Available data:

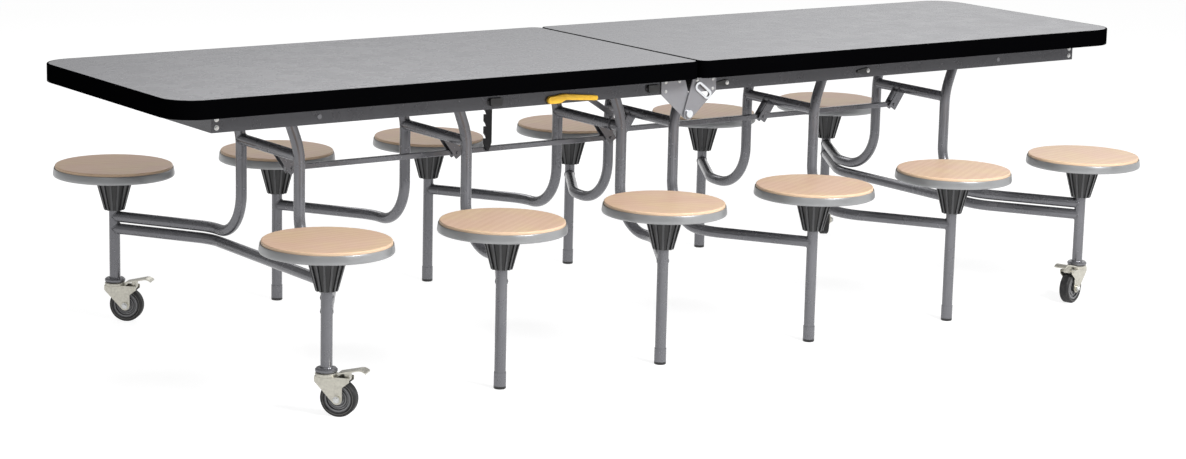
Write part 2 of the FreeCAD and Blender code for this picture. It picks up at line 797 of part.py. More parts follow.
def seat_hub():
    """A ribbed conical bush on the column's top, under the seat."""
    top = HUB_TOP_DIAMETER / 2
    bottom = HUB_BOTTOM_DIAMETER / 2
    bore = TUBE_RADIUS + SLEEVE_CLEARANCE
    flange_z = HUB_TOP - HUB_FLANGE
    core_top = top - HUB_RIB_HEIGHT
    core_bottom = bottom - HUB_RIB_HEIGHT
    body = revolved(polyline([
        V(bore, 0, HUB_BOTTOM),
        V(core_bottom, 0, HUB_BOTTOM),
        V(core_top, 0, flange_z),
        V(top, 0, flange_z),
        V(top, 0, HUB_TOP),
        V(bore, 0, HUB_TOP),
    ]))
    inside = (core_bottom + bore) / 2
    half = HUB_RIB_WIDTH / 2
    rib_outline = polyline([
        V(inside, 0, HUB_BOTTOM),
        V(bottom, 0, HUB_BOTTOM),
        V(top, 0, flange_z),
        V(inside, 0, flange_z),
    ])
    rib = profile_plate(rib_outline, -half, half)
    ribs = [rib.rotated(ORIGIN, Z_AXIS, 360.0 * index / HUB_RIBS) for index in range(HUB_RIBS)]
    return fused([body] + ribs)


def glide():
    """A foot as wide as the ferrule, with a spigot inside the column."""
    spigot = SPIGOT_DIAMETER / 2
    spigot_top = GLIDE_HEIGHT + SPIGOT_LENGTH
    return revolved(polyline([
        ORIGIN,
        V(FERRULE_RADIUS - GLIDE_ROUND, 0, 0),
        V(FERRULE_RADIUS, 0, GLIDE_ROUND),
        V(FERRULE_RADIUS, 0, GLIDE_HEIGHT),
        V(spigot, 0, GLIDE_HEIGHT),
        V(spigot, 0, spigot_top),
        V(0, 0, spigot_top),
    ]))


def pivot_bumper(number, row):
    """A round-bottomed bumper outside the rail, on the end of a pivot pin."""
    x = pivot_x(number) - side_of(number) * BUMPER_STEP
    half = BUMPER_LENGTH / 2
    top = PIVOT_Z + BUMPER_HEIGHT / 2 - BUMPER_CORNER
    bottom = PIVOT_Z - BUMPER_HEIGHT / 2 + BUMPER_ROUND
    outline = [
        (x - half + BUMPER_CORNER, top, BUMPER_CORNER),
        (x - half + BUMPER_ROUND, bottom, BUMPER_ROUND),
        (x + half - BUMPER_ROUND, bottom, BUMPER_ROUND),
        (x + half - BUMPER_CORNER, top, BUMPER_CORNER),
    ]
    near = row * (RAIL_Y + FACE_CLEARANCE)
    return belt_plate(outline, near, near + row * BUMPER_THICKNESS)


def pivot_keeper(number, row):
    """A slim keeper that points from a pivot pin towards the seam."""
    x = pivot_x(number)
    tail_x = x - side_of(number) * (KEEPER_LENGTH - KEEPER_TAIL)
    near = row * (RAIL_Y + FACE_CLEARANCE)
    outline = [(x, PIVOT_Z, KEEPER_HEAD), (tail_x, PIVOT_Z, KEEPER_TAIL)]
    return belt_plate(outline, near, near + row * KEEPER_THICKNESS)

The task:
Reproduce every line above without error.

Written response:
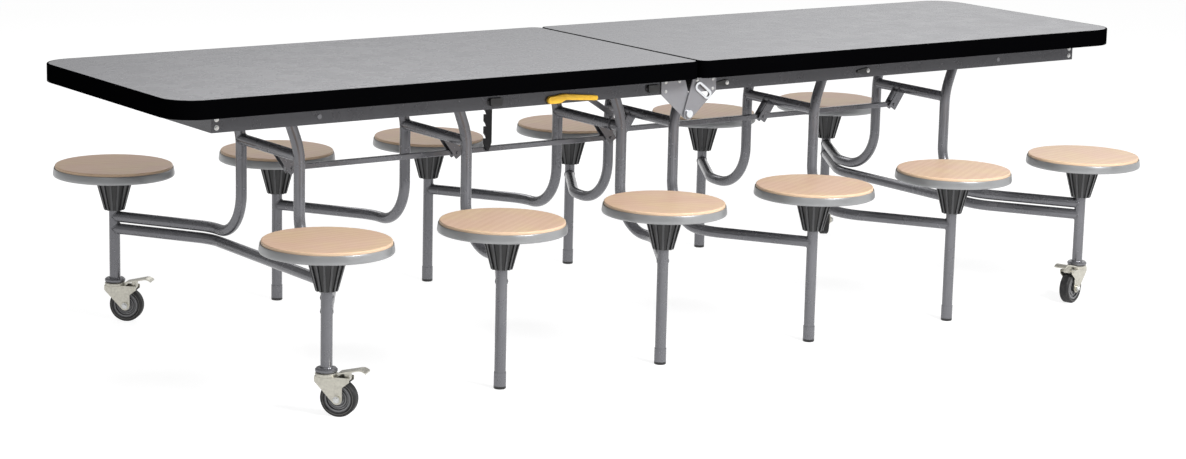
Write part 2 of the FreeCAD and Blender code for this picture. It picks up at line 797 of part.py. More parts follow.
def seat_hub():
    """A ribbed conical bush on the column's top, under the seat."""
    top = HUB_TOP_DIAMETER / 2
    bottom = HUB_BOTTOM_DIAMETER / 2
    bore = TUBE_RADIUS + SLEEVE_CLEARANCE
    flange_z = HUB_TOP - HUB_FLANGE
    core_top = top - HUB_RIB_HEIGHT
    core_bottom = bottom - HUB_RIB_HEIGHT
    body = revolved(polyline([
        V(bore, 0, HUB_BOTTOM),
        V(core_bottom, 0, HUB_BOTTOM),
        V(core_top, 0, flange_z),
        V(top, 0, flange_z),
        V(top, 0, HUB_TOP),
        V(bore, 0, HUB_TOP),
    ]))
    inside = (core_bottom + bore) / 2
    half = HUB_RIB_WIDTH / 2
    rib_outline = polyline([
        V(inside, 0, HUB_BOTTOM),
        V(bottom, 0, HUB_BOTTOM),
        V(top, 0, flange_z),
        V(inside, 0, flange_z),
    ])
    rib = profile_plate(rib_outline, -half, half)
    ribs = [rib.rotated(ORIGIN, Z_AXIS, 360.0 * index / HUB_RIBS) for index in range(HUB_RIBS)]
    return fused([body] + ribs)


def glide():
    """A foot as wide as the ferrule, with a spigot inside the column."""
    spigot = SPIGOT_DIAMETER / 2
    spigot_top = GLIDE_HEIGHT + SPIGOT_LENGTH
    return revolved(polyline([
        ORIGIN,
        V(FERRULE_RADIUS - GLIDE_ROUND, 0, 0),
        V(FERRULE_RADIUS, 0, GLIDE_ROUND),
        V(FERRULE_RADIUS, 0, GLIDE_HEIGHT),
        V(spigot, 0, GLIDE_HEIGHT),
        V(spigot, 0, spigot_top),
        V(0, 0, spigot_top),
    ]))


def pivot_bumper(number, row):
    """A round-bottomed bumper outside the rail, on the end of a pivot pin."""
    x = pivot_x(number) - side_of(number) * BUMPER_STEP
    half = BUMPER_LENGTH / 2
    top = PIVOT_Z + BUMPER_HEIGHT / 2 - BUMPER_CORNER
    bottom = PIVOT_Z - BUMPER_HEIGHT / 2 + BUMPER_ROUND
    outline = [
        (x - half + BUMPER_CORNER, top, BUMPER_CORNER),
        (x - half + BUMPER_ROUND, bottom, BUMPER_ROUND),
        (x + half - BUMPER_ROUND, bottom, BUMPER_ROUND),
        (x + half - BUMPER_CORNER, top, BUMPER_CORNER),
    ]
    near = row * (RAIL_Y + FACE_CLEARANCE)
    return belt_plate(outline, near, near + row * BUMPER_THICKNESS)


def pivot_keeper(number, row):
    """A slim keeper that points from a pivot pin towards the seam."""
    x = pivot_x(number)
    tail_x = x - side_of(number) * (KEEPER_LENGTH - KEEPER_TAIL)
    near = row * (RAIL_Y + FACE_CLEARANCE)
    outline = [(x, PIVOT_Z, KEEPER_HEAD), (tail_x, PIVOT_Z, KEEPER_TAIL)]
    return belt_plate(outline, near, near + row * KEEPER_THICKNESS)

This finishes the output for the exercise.